How do you achieve the seamless connection between different institutions, as you put it, all of whom are fighting over a pot of money? Obviously their vested interest in this is in getting as much as they can for themselves, and unfortunately the victims of this battle are the students.
We have to do better than we're doing now. What I see around me at the higher institutions is the view that if we get more warm bodies sitting in our classrooms, we're going to get more of the pie.
We don't really care what we're teaching them, and we don't care if what we teach them is completely useless after four years, but we're getting a bigger piece of the pie. That's a fairly unkind way of putting it, but it's an example of the worst case of what can happen.

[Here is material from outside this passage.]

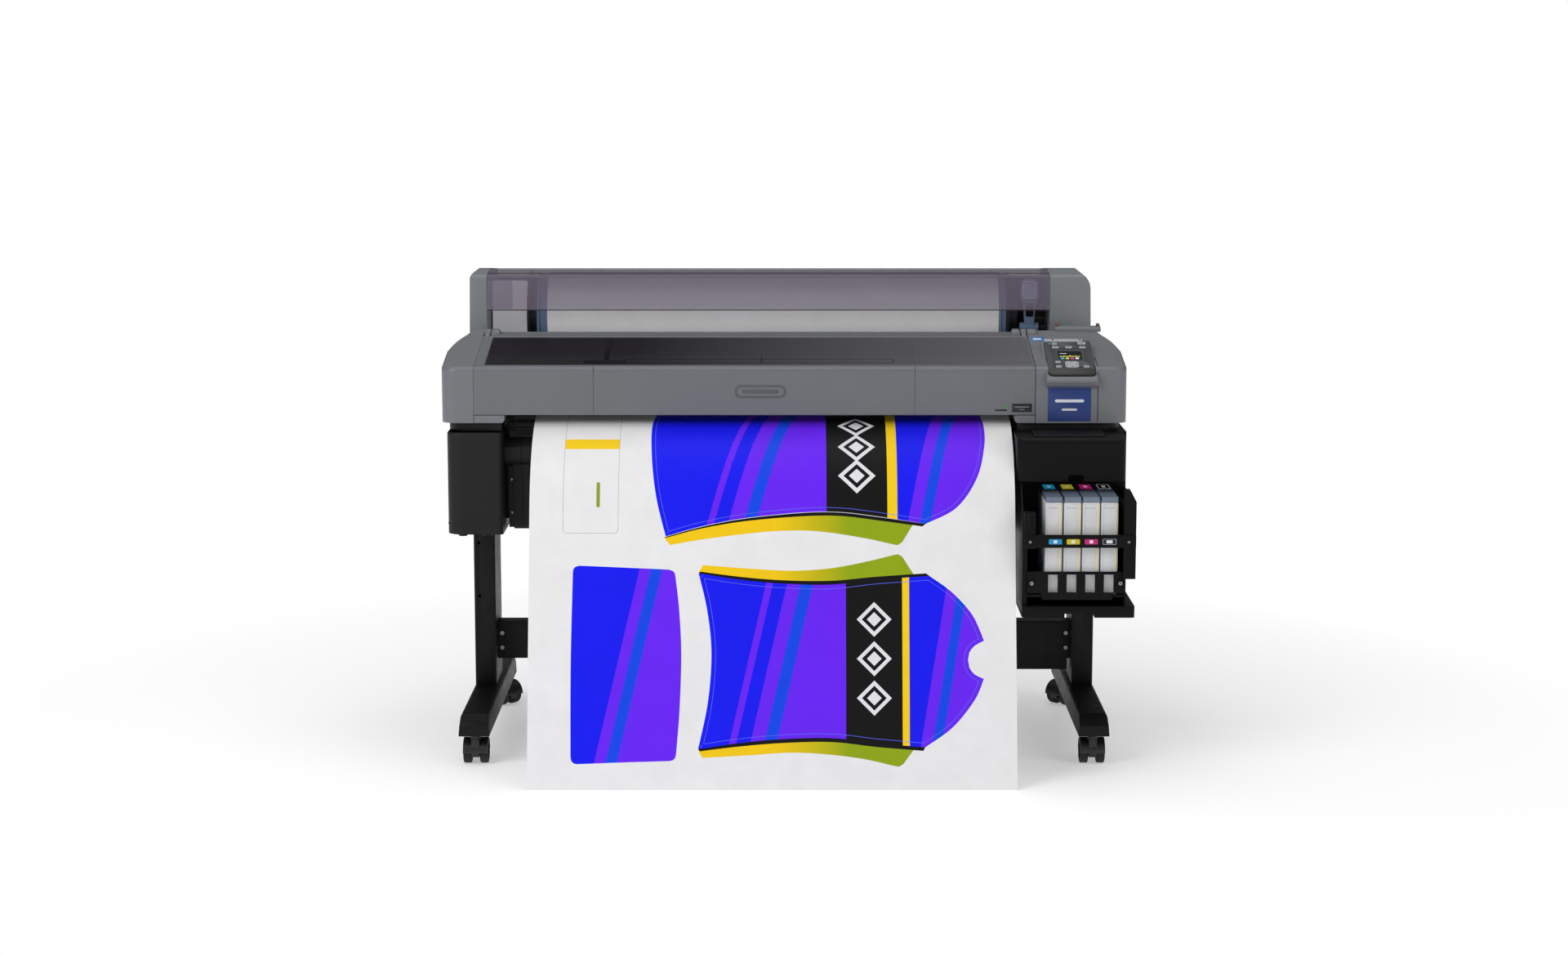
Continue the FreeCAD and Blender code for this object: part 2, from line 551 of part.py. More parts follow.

The Committee was informed that resolving the Year 2000 problem for computers will worsen the existing shortage of information technology personnel. Although the conversion of the software is not difficult, needing only people with older types of computer science skills, it will involve a great deal of work. Resolving this problem will require the equivalent of one year's programming output for the entire industry within the next 36 months. In addition, the skills needed are not those required for future work in information technology, and after the problems is fixed there will be no need for them. The Year 2000 creates a worsening of the shortage of qualified personnel. The cost to Canada of the conversion problems associated with the Year 2000 problems is estimated to be $30-50 billion.
Instead of doing work that will enable them to acquire these new skills that we'll need in the next millennium, programmers and software developers will be mired down in the reworking of existing technologies. Vital though it may be, the solution of the year 2k dilemma will only exacerbate our current skill shortages.